* **Prompt**:
Output every line below without omitting or altering anything.

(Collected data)
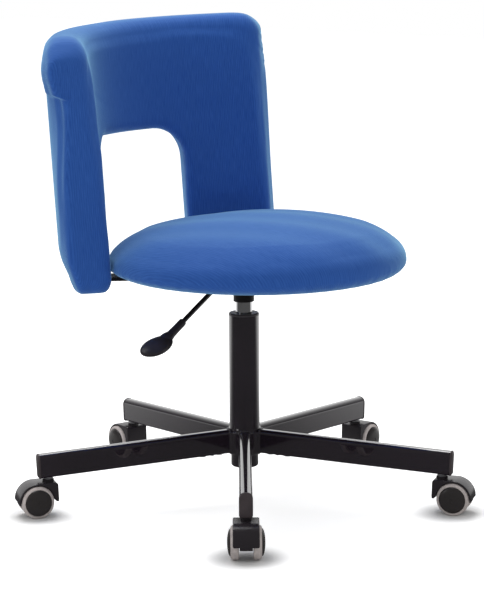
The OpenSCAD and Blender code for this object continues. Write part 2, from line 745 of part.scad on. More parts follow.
disc_recess = 4;
disc_hub = axle_diameter / 2 + 4;
disc_rim = disc_diameter / 2 - 3;

module wheel_disc(k, side) color(plastic_black) at_wheel(k, side) rotate_extrude() polygon(concat(
    [[0, axle_depth], [axle_diameter / 2 + running_fit, axle_depth], [axle_diameter / 2 + running_fit, 0],
     [disc_hub, 0], [disc_hub, disc_recess], [disc_rim, disc_recess], [disc_rim, 0], [disc_diameter / 2, 0],
     [disc_diameter / 2, wheel_width - 1]],
    [for (i = [0:6]) let (a = 90 * i / 6)
        [(disc_diameter / 2 - 0.8) * cos(a), wheel_width - 1 + (disc_bulge + 1) * sin(a)]]));

module wheel_tread(k, side) color(tread_grey) at_wheel(k, side) rotate_extrude() {
    r = wheel_diameter / 2;
    edge = 2.4;
    polygon(concat([[disc_diameter / 2, 0]], quarter([r - edge, edge], edge, -90, 3),
        quarter([r - edge, wheel_width - edge], edge, 0, 3), [[disc_diameter / 2, wheel_width - 1]]));
}

// ---- The nodes ----

base_hub();
base_arms();
arm_end_caps();
caster_sockets();
column_tube();
column_bush();
thrust_bearing();
piston_rod();
retaining_clip();
gas_cylinder();
cylinder_rod_guide();
valve_button();
mechanism_housing();
mechanism_plate();
lever_pivot_pin();
lever_rod();
lever_handle();
seat_board();
seat_bolts();
seat_cushion();
back_bracket_right();
back_bracket_left();
bracket_bolts();
back_shell();
back_cushion();
for (k = [1:arm_count]) {
    caster_stem(k);
    caster_hood(k);
    caster_axle(k);
    wheel_disc(k, -1);
    wheel_tread(k, -1);
    wheel_disc(k, 1);
    wheel_tread(k, 1);
}
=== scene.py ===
"""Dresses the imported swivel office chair: upholstery, paint, casters, lever and studio.

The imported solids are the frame. Each class below builds one sub-assembly on it, and main() runs
them in order. All lengths are metres in the frame of the solids: Z up from the floor, the column
on the Z axis, the front of the seat towards -Y.
"""

import logging
import math
from dataclasses import dataclass, field
from enum import Enum
from typing import Callable, Iterable, Sequence

import bmesh
import bpy
import numpy as np
from mathutils import Matrix, Vector

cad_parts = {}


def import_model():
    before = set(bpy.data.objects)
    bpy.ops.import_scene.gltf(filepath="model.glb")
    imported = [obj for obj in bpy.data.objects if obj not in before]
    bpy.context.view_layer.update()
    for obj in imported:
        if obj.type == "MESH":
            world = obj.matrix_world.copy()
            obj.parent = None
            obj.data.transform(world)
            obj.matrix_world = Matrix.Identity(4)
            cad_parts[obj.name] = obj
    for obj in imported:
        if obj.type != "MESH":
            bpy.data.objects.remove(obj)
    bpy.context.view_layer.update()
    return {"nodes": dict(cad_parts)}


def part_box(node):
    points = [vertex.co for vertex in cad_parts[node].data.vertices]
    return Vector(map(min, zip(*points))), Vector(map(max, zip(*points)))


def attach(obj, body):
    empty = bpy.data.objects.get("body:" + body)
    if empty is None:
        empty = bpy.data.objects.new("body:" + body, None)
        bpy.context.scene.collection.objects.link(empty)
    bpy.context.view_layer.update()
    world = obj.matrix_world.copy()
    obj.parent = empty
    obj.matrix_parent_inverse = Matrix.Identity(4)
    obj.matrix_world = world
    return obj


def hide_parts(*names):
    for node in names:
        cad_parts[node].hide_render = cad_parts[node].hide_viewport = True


log = logging.getLogger("chair")

Colour = tuple[float, float, float]
Point = tuple[float, float, float]
Section = tuple[tuple[float, float], ...]

WHITE: Colour = (1.0, 1.0, 1.0)


# ---------------------------------------------------------------- node trees

class Scalar:
    """A number's socket, on which Python's arithmetic adds Math nodes."""

    def __init__(self, maker: "NodeMaker", socket: bpy.types.NodeSocket) -> None:
        """Wraps one output socket.

        Args:
            maker: The builder that adds nodes to the socket's tree.
            socket: The output socket.
        """
        self.maker = maker
        self.socket = socket

    def _with(self, operation: str, *others: "Scalar | float", swap: bool = False) -> "Scalar":
        """Adds one Math node.

        Args:
            operation: The node's operation.
            others: The other operands.
            swap: Whether this socket is the second operand.

        Returns:
            The node's result.
        """
        values = [self, *others]
        if swap:
            values.reverse()
        node = self.maker.add("ShaderNodeMath", {"operation": operation}, dict(enumerate(values)))
        return Scalar(self.maker, node.outputs[0])

    def __add__(self, other: "Scalar | float") -> "Scalar":
        """Returns the sum."""
        return self._with("ADD", other)

    __radd__ = __add__

    def __mul__(self, other: "Scalar | float") -> "Scalar":
        """Returns the product."""
        return self._with("MULTIPLY", other)

    __rmul__ = __mul__

    def __sub__(self, other: "Scalar | float") -> "Scalar":
        """Returns the difference."""
        return self._with("SUBTRACT", other)

    def __rsub__(self, other: float) -> "Scalar":
        """Returns the difference from a plain number."""
        return self._with("SUBTRACT", other, swap=True)

    def __rtruediv__(self, other: float) -> "Scalar":
        """Returns a plain number divided by this one."""
        return self._with("DIVIDE", other, swap=True)

    def sine(self) -> "Scalar":
        """Returns the sine."""
        return self._with("SINE")

    def lesser(self, other: "Scalar | float") -> "Scalar":
        """Returns the smaller of the two."""
        return self._with("MINIMUM", other)

    def step(self, low: float, high: float, to_low: float = 0.0, to_high: float = 1.0) -> "Scalar":
        """Maps a range smoothly onto another.

        Args:
            low: Where the step begins.
            high: Where it ends.
            to_low: The result at its beginning.
            to_high: The result at its end.

        Returns:
            The mapped number.
        """
        node = self.maker.add("ShaderNodeMapRange", {"interpolation_type": "SMOOTHSTEP"},
                              {0: self, 1: low, 2: high, 3: to_low, 4: to_high})
        return Scalar(self.maker, node.outputs[0])


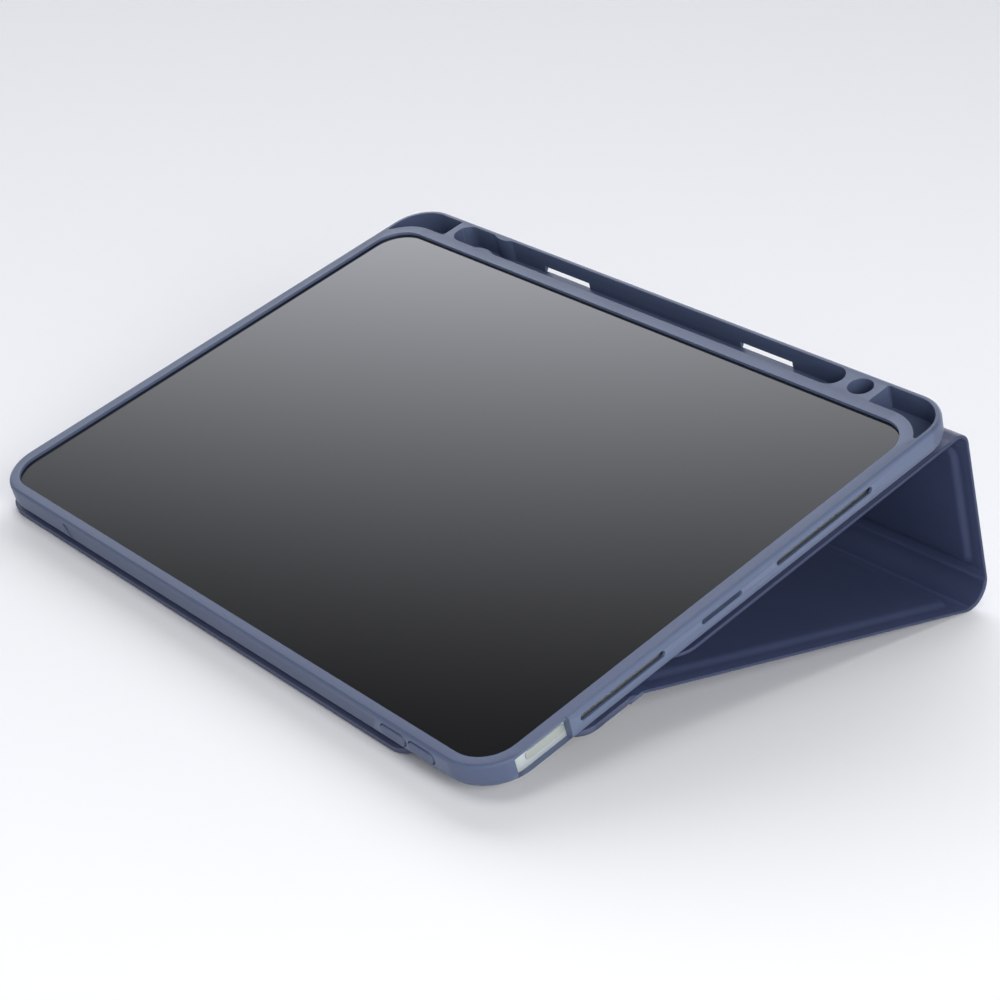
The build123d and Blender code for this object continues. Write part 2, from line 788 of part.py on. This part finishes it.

* **Output of the task**:
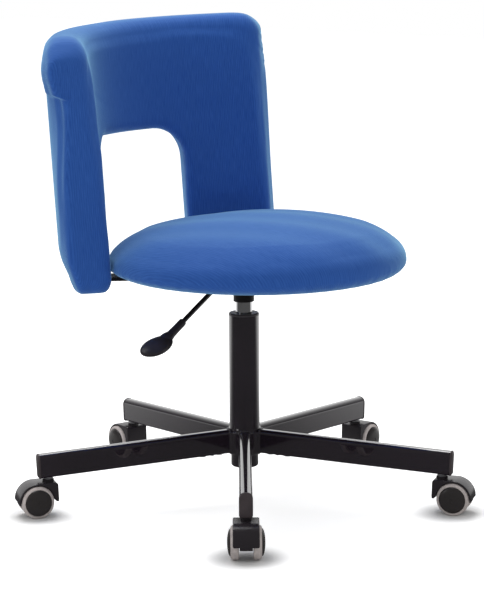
The OpenSCAD and Blender code for this object continues. Write part 2, from line 745 of part.scad on. More parts follow.
disc_recess = 4;
disc_hub = axle_diameter / 2 + 4;
disc_rim = disc_diameter / 2 - 3;

module wheel_disc(k, side) color(plastic_black) at_wheel(k, side) rotate_extrude() polygon(concat(
    [[0, axle_depth], [axle_diameter / 2 + running_fit, axle_depth], [axle_diameter / 2 + running_fit, 0],
     [disc_hub, 0], [disc_hub, disc_recess], [disc_rim, disc_recess], [disc_rim, 0], [disc_diameter / 2, 0],
     [disc_diameter / 2, wheel_width - 1]],
    [for (i = [0:6]) let (a = 90 * i / 6)
        [(disc_diameter / 2 - 0.8) * cos(a), wheel_width - 1 + (disc_bulge + 1) * sin(a)]]));

module wheel_tread(k, side) color(tread_grey) at_wheel(k, side) rotate_extrude() {
    r = wheel_diameter / 2;
    edge = 2.4;
    polygon(concat([[disc_diameter / 2, 0]], quarter([r - edge, edge], edge, -90, 3),
        quarter([r - edge, wheel_width - edge], edge, 0, 3), [[disc_diameter / 2, wheel_width - 1]]));
}

// ---- The nodes ----

base_hub();
base_arms();
arm_end_caps();
caster_sockets();
column_tube();
column_bush();
thrust_bearing();
piston_rod();
retaining_clip();
gas_cylinder();
cylinder_rod_guide();
valve_button();
mechanism_housing();
mechanism_plate();
lever_pivot_pin();
lever_rod();
lever_handle();
seat_board();
seat_bolts();
seat_cushion();
back_bracket_right();
back_bracket_left();
bracket_bolts();
back_shell();
back_cushion();
for (k = [1:arm_count]) {
    caster_stem(k);
    caster_hood(k);
    caster_axle(k);
    wheel_disc(k, -1);
    wheel_tread(k, -1);
    wheel_disc(k, 1);
    wheel_tread(k, 1);
}
=== scene.py ===
"""Dresses the imported swivel office chair: upholstery, paint, casters, lever and studio.

The imported solids are the frame. Each class below builds one sub-assembly on it, and main() runs
them in order. All lengths are metres in the frame of the solids: Z up from the floor, the column
on the Z axis, the front of the seat towards -Y.
"""

import logging
import math
from dataclasses import dataclass, field
from enum import Enum
from typing import Callable, Iterable, Sequence

import bmesh
import bpy
import numpy as np
from mathutils import Matrix, Vector

cad_parts = {}


def import_model():
    before = set(bpy.data.objects)
    bpy.ops.import_scene.gltf(filepath="model.glb")
    imported = [obj for obj in bpy.data.objects if obj not in before]
    bpy.context.view_layer.update()
    for obj in imported:
        if obj.type == "MESH":
            world = obj.matrix_world.copy()
            obj.parent = None
            obj.data.transform(world)
            obj.matrix_world = Matrix.Identity(4)
            cad_parts[obj.name] = obj
    for obj in imported:
        if obj.type != "MESH":
            bpy.data.objects.remove(obj)
    bpy.context.view_layer.update()
    return {"nodes": dict(cad_parts)}


def part_box(node):
    points = [vertex.co for vertex in cad_parts[node].data.vertices]
    return Vector(map(min, zip(*points))), Vector(map(max, zip(*points)))


def attach(obj, body):
    empty = bpy.data.objects.get("body:" + body)
    if empty is None:
        empty = bpy.data.objects.new("body:" + body, None)
        bpy.context.scene.collection.objects.link(empty)
    bpy.context.view_layer.update()
    world = obj.matrix_world.copy()
    obj.parent = empty
    obj.matrix_parent_inverse = Matrix.Identity(4)
    obj.matrix_world = world
    return obj


def hide_parts(*names):
    for node in names:
        cad_parts[node].hide_render = cad_parts[node].hide_viewport = True


log = logging.getLogger("chair")

Colour = tuple[float, float, float]
Point = tuple[float, float, float]
Section = tuple[tuple[float, float], ...]

WHITE: Colour = (1.0, 1.0, 1.0)


# ---------------------------------------------------------------- node trees

class Scalar:
    """A number's socket, on which Python's arithmetic adds Math nodes."""

    def __init__(self, maker: "NodeMaker", socket: bpy.types.NodeSocket) -> None:
        """Wraps one output socket.

        Args:
            maker: The builder that adds nodes to the socket's tree.
            socket: The output socket.
        """
        self.maker = maker
        self.socket = socket

    def _with(self, operation: str, *others: "Scalar | float", swap: bool = False) -> "Scalar":
        """Adds one Math node.

        Args:
            operation: The node's operation.
            others: The other operands.
            swap: Whether this socket is the second operand.

        Returns:
            The node's result.
        """
        values = [self, *others]
        if swap:
            values.reverse()
        node = self.maker.add("ShaderNodeMath", {"operation": operation}, dict(enumerate(values)))
        return Scalar(self.maker, node.outputs[0])

    def __add__(self, other: "Scalar | float") -> "Scalar":
        """Returns the sum."""
        return self._with("ADD", other)

    __radd__ = __add__

    def __mul__(self, other: "Scalar | float") -> "Scalar":
        """Returns the product."""
        return self._with("MULTIPLY", other)

    __rmul__ = __mul__

    def __sub__(self, other: "Scalar | float") -> "Scalar":
        """Returns the difference."""
        return self._with("SUBTRACT", other)

    def __rsub__(self, other: float) -> "Scalar":
        """Returns the difference from a plain number."""
        return self._with("SUBTRACT", other, swap=True)

    def __rtruediv__(self, other: float) -> "Scalar":
        """Returns a plain number divided by this one."""
        return self._with("DIVIDE", other, swap=True)

    def sine(self) -> "Scalar":
        """Returns the sine."""
        return self._with("SINE")

    def lesser(self, other: "Scalar | float") -> "Scalar":
        """Returns the smaller of the two."""
        return self._with("MINIMUM", other)

    def step(self, low: float, high: float, to_low: float = 0.0, to_high: float = 1.0) -> "Scalar":
        """Maps a range smoothly onto another.

        Args:
            low: Where the step begins.
            high: Where it ends.
            to_low: The result at its beginning.
            to_high: The result at its end.

        Returns:
            The mapped number.
        """
        node = self.maker.add("ShaderNodeMapRange", {"interpolation_type": "SMOOTHSTEP"},
                              {0: self, 1: low, 2: high, 3: to_low, 4: to_high})
        return Scalar(self.maker, node.outputs[0])


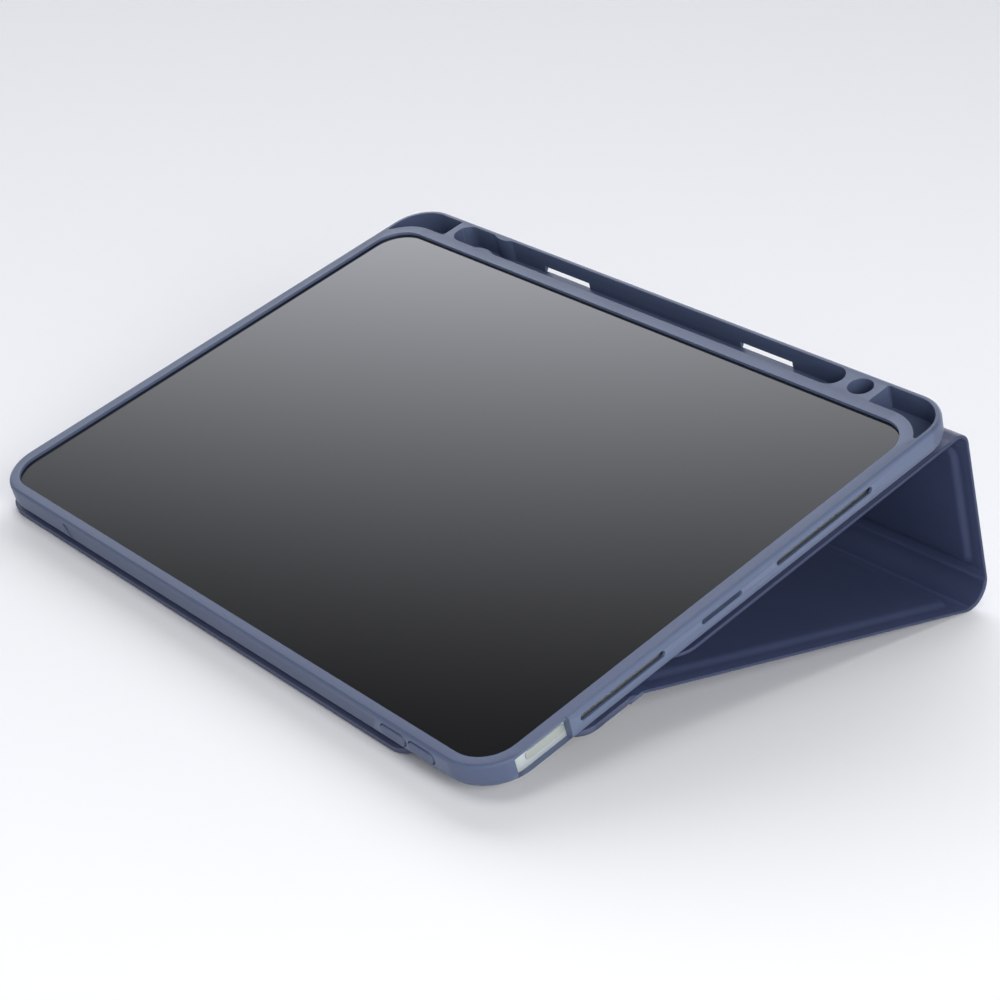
The build123d and Blender code for this object continues. Write part 2, from line 788 of part.py on. This part finishes it.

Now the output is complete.